### Problem details
Quote the full listing word for word.

### Information supplied
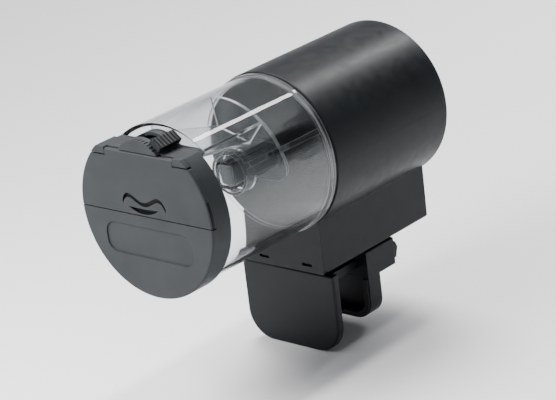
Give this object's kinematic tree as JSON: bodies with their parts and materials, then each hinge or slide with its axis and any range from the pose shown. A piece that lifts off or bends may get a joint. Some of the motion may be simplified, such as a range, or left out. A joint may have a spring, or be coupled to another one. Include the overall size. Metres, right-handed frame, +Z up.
{
  "type": "automatic fish feeder",
  "caption": "Clamp-on aquarium feeder: a clear food drum with a hinged fill lid and portion shutter, turned by a geared motor in a round housing with a battery box.",
  "frame": {"origin": "on the underside of the clamp's rail, on the centre plane, 5 mm behind the face of the front pad, where the middle of a 10 mm glass edge sits", "axes": "+Y along the drum's axis from the cap to the rear cover, +X to the right when looking along +Y, +Z up"},
  "size_m": [0.066, 0.1454, 0.116],
  "materials": {
    "body_plastic": "satin black moulded plastic",
    "cap_plastic": "satin charcoal moulded plastic",
    "clear_plastic": "clear glossy moulded plastic",
    "pad_rubber": "soft rubber",
    "gear_plastic": "natural acetal",
    "gear_plate_plastic": "grey moulded plastic",
    "end_cap_plastic": "white moulded plastic",
    "brass": "turned brass",
    "steel": "zinc-plated steel",
    "spring_steel": "nickel-plated spring steel",
    "motor_steel": "plated motor can",
    "board_green": "circuit board laminate",
    "chip_plastic": "moulded component",
    "led_plastic": "translucent green lens",
    "cell_wrap": "plain printed cell sleeve",
    "button_plastic": "satin grey moulded plastic"
  },
  "bodies": {
    "housing": {"housing_shell": "body_plastic", "rear_cover": "body_plastic", "cover_screws": "steel", "gear_plate": "gear_plate_plastic", "plate_screws": "steel", "motor_screws": "steel", "shaft_bush": "brass", "gear_pins": "steel", "motor_can": "motor_steel", "motor_end_cap": "end_cap_plastic", "circuit_board": "board_green", "board_chips": "chip_plastic", "board_screws": "steel", "tact_switch": "chip_plastic", "slide_switch": "motor_steel", "led_lens": "led_plastic", "battery_cells": "cell_wrap", "front_spring": "spring_steel", "contact_plates": "spring_steel", "door_pins": "steel", "clamp_bracket": "body_plastic", "bracket_screws": "steel", "glass_pad": "pad_rubber"},
    "shaft": {"drive_shaft": "body_plastic", "output_gear": "gear_plastic", "shaft_clip": "steel"},
    "drum": {"drum_shell": "clear_plastic", "dosing_insert": "clear_plastic", "drum_cap": "cap_plastic", "lid_pins": "steel"},
    "lid": {"fill_lid": "cap_plastic"},
    "shutter": {"portion_shutter": "body_plastic", "shutter_grip": "body_plastic"},
    "second_gear": {"second_gear": "gear_plastic"},
    "first_gear": {"first_gear": "gear_plastic"},
    "motor_rotor": {"motor_shaft": "steel", "motor_pinion": "brass"},
    "door": {"battery_door": "body_plastic", "door_contact": "spring_steel", "door_spring": "spring_steel"},
    "jaw": {"jaw_carriage": "body_plastic", "jaw_pad": "pad_rubber", "lock_pins": "steel"},
    "lever_left": {"lock_lever_left": "body_plastic"},
    "lever_right": {"lock_lever_right": "body_plastic"},
    "button": {"feed_button": "button_plastic"},
    "interval_switch": {"interval_switch_knob": "button_plastic"}
  },
  "joints": [
    {"name": "drum_spin", "type": "hinge", "parent": "housing", "child": "shaft", "pos_m": [0, 0, 0.0575], "axis": [0, 1, 0], "continuous": true},
    {"name": "drum_release", "type": "slide", "parent": "shaft", "child": "drum", "axis": [0, -1, 0], "range_m": [0, 0.03]},
    {"name": "second_gear_spin", "type": "hinge", "parent": "housing", "child": "second_gear", "pos_m": [-0.01455, 0, 0.0491], "axis": [0, 1, 0], "continuous": true},
    {"name": "first_gear_spin", "type": "hinge", "parent": "housing", "child": "first_gear", "pos_m": [-0.01455, 0, 0.0635], "axis": [0, 1, 0], "continuous": true},
    {"name": "motor_spin", "type": "hinge", "parent": "housing", "child": "motor_rotor", "pos_m": [-0.00529, 0, 0.07453], "axis": [0, 1, 0], "continuous": true},
    {"name": "lid_hinge", "type": "hinge", "parent": "drum", "child": "lid", "pos_m": [0, -0.08115, 0.08105], "axis": [-1, 0, 0], "range_deg": [0, 100]},
    {"name": "shutter_turn", "type": "hinge", "parent": "drum", "child": "shutter", "pos_m": [0, -0.0753, 0.0748], "axis": [0, -1, 0], "range_deg": [0, 52]},
    {"name": "door_hinge", "type": "hinge", "parent": "housing", "child": "door", "pos_m": [0, 0.0576, 0.0118], "axis": [-1, 0, 0], "range_deg": [0, 90]},
    {"name": "jaw_slide", "type": "slide", "parent": "housing", "child": "jaw", "axis": [0, 1, 0], "range_m": [-0.016, 0]},
    {"name": "left_lever_hinge", "type": "hinge", "parent": "jaw", "child": "lever_left", "pos_m": [-0.0145, 0.0334, 0.0061], "axis": [1, 0, 0], "range_deg": [0, 60]},
    {"name": "right_lever_hinge", "type": "hinge", "parent": "jaw", "child": "lever_right", "pos_m": [0.0145, 0.0334, 0.0061], "axis": [1, 0, 0], "range_deg": [0, 60]},
    {"name": "feed_button_press", "type": "slide", "parent": "housing", "child": "button", "axis": [0, -1, 0], "range_m": [0, 0.0012], "stiffness_N_per_m": 400, "springref_m": -0.0008},
    {"name": "interval_switch_slide", "type": "slide", "parent": "housing", "child": "interval_switch", "axis": [1, 0, 0], "range_m": [0, 0.004]}
  ],
  "couplings": [
    {"joint": "second_gear_spin", "follows": "drum_spin", "ratio": -3.6667},
    {"joint": "first_gear_spin", "follows": "drum_spin", "ratio": 11},
    {"joint": "motor_spin", "follows": "drum_spin", "ratio": -33}
  ]
}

### Response to this exercise
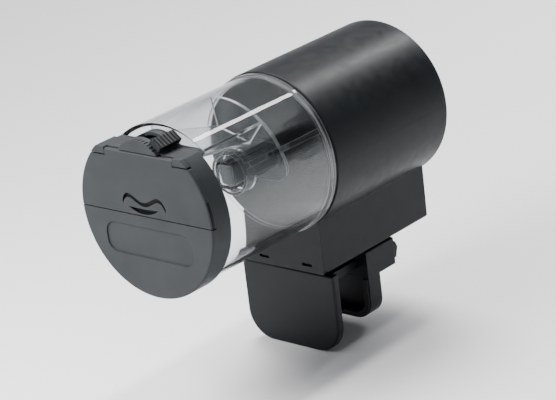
Give this object's kinematic tree as JSON: bodies with their parts and materials, then each hinge or slide with its axis and any range from the pose shown. A piece that lifts off or bends may get a joint. Some of the motion may be simplified, such as a range, or left out. A joint may have a spring, or be coupled to another one. Include the overall size. Metres, right-handed frame, +Z up.
{
  "type": "automatic fish feeder",
  "caption": "Clamp-on aquarium feeder: a clear food drum with a hinged fill lid and portion shutter, turned by a geared motor in a round housing with a battery box.",
  "frame": {"origin": "on the underside of the clamp's rail, on the centre plane, 5 mm behind the face of the front pad, where the middle of a 10 mm glass edge sits", "axes": "+Y along the drum's axis from the cap to the rear cover, +X to the right when looking along +Y, +Z up"},
  "size_m": [0.066, 0.1454, 0.116],
  "materials": {
    "body_plastic": "satin black moulded plastic",
    "cap_plastic": "satin charcoal moulded plastic",
    "clear_plastic": "clear glossy moulded plastic",
    "pad_rubber": "soft rubber",
    "gear_plastic": "natural acetal",
    "gear_plate_plastic": "grey moulded plastic",
    "end_cap_plastic": "white moulded plastic",
    "brass": "turned brass",
    "steel": "zinc-plated steel",
    "spring_steel": "nickel-plated spring steel",
    "motor_steel": "plated motor can",
    "board_green": "circuit board laminate",
    "chip_plastic": "moulded component",
    "led_plastic": "translucent green lens",
    "cell_wrap": "plain printed cell sleeve",
    "button_plastic": "satin grey moulded plastic"
  },
  "bodies": {
    "housing": {"housing_shell": "body_plastic", "rear_cover": "body_plastic", "cover_screws": "steel", "gear_plate": "gear_plate_plastic", "plate_screws": "steel", "motor_screws": "steel", "shaft_bush": "brass", "gear_pins": "steel", "motor_can": "motor_steel", "motor_end_cap": "end_cap_plastic", "circuit_board": "board_green", "board_chips": "chip_plastic", "board_screws": "steel", "tact_switch": "chip_plastic", "slide_switch": "motor_steel", "led_lens": "led_plastic", "battery_cells": "cell_wrap", "front_spring": "spring_steel", "contact_plates": "spring_steel", "door_pins": "steel", "clamp_bracket": "body_plastic", "bracket_screws": "steel", "glass_pad": "pad_rubber"},
    "shaft": {"drive_shaft": "body_plastic", "output_gear": "gear_plastic", "shaft_clip": "steel"},
    "drum": {"drum_shell": "clear_plastic", "dosing_insert": "clear_plastic", "drum_cap": "cap_plastic", "lid_pins": "steel"},
    "lid": {"fill_lid": "cap_plastic"},
    "shutter": {"portion_shutter": "body_plastic", "shutter_grip": "body_plastic"},
    "second_gear": {"second_gear": "gear_plastic"},
    "first_gear": {"first_gear": "gear_plastic"},
    "motor_rotor": {"motor_shaft": "steel", "motor_pinion": "brass"},
    "door": {"battery_door": "body_plastic", "door_contact": "spring_steel", "door_spring": "spring_steel"},
    "jaw": {"jaw_carriage": "body_plastic", "jaw_pad": "pad_rubber", "lock_pins": "steel"},
    "lever_left": {"lock_lever_left": "body_plastic"},
    "lever_right": {"lock_lever_right": "body_plastic"},
    "button": {"feed_button": "button_plastic"},
    "interval_switch": {"interval_switch_knob": "button_plastic"}
  },
  "joints": [
    {"name": "drum_spin", "type": "hinge", "parent": "housing", "child": "shaft", "pos_m": [0, 0, 0.0575], "axis": [0, 1, 0], "continuous": true},
    {"name": "drum_release", "type": "slide", "parent": "shaft", "child": "drum", "axis": [0, -1, 0], "range_m": [0, 0.03]},
    {"name": "second_gear_spin", "type": "hinge", "parent": "housing", "child": "second_gear", "pos_m": [-0.01455, 0, 0.0491], "axis": [0, 1, 0], "continuous": true},
    {"name": "first_gear_spin", "type": "hinge", "parent": "housing", "child": "first_gear", "pos_m": [-0.01455, 0, 0.0635], "axis": [0, 1, 0], "continuous": true},
    {"name": "motor_spin", "type": "hinge", "parent": "housing", "child": "motor_rotor", "pos_m": [-0.00529, 0, 0.07453], "axis": [0, 1, 0], "continuous": true},
    {"name": "lid_hinge", "type": "hinge", "parent": "drum", "child": "lid", "pos_m": [0, -0.08115, 0.08105], "axis": [-1, 0, 0], "range_deg": [0, 100]},
    {"name": "shutter_turn", "type": "hinge", "parent": "drum", "child": "shutter", "pos_m": [0, -0.0753, 0.0748], "axis": [0, -1, 0], "range_deg": [0, 52]},
    {"name": "door_hinge", "type": "hinge", "parent": "housing", "child": "door", "pos_m": [0, 0.0576, 0.0118], "axis": [-1, 0, 0], "range_deg": [0, 90]},
    {"name": "jaw_slide", "type": "slide", "parent": "housing", "child": "jaw", "axis": [0, 1, 0], "range_m": [-0.016, 0]},
    {"name": "left_lever_hinge", "type": "hinge", "parent": "jaw", "child": "lever_left", "pos_m": [-0.0145, 0.0334, 0.0061], "axis": [1, 0, 0], "range_deg": [0, 60]},
    {"name": "right_lever_hinge", "type": "hinge", "parent": "jaw", "child": "lever_right", "pos_m": [0.0145, 0.0334, 0.0061], "axis": [1, 0, 0], "range_deg": [0, 60]},
    {"name": "feed_button_press", "type": "slide", "parent": "housing", "child": "button", "axis": [0, -1, 0], "range_m": [0, 0.0012], "stiffness_N_per_m": 400, "springref_m": -0.0008},
    {"name": "interval_switch_slide", "type": "slide", "parent": "housing", "child": "interval_switch", "axis": [1, 0, 0], "range_m": [0, 0.004]}
  ],
  "couplings": [
    {"joint": "second_gear_spin", "follows": "drum_spin", "ratio": -3.6667},
    {"joint": "first_gear_spin", "follows": "drum_spin", "ratio": 11},
    {"joint": "motor_spin", "follows": "drum_spin", "ratio": -33}
  ]
}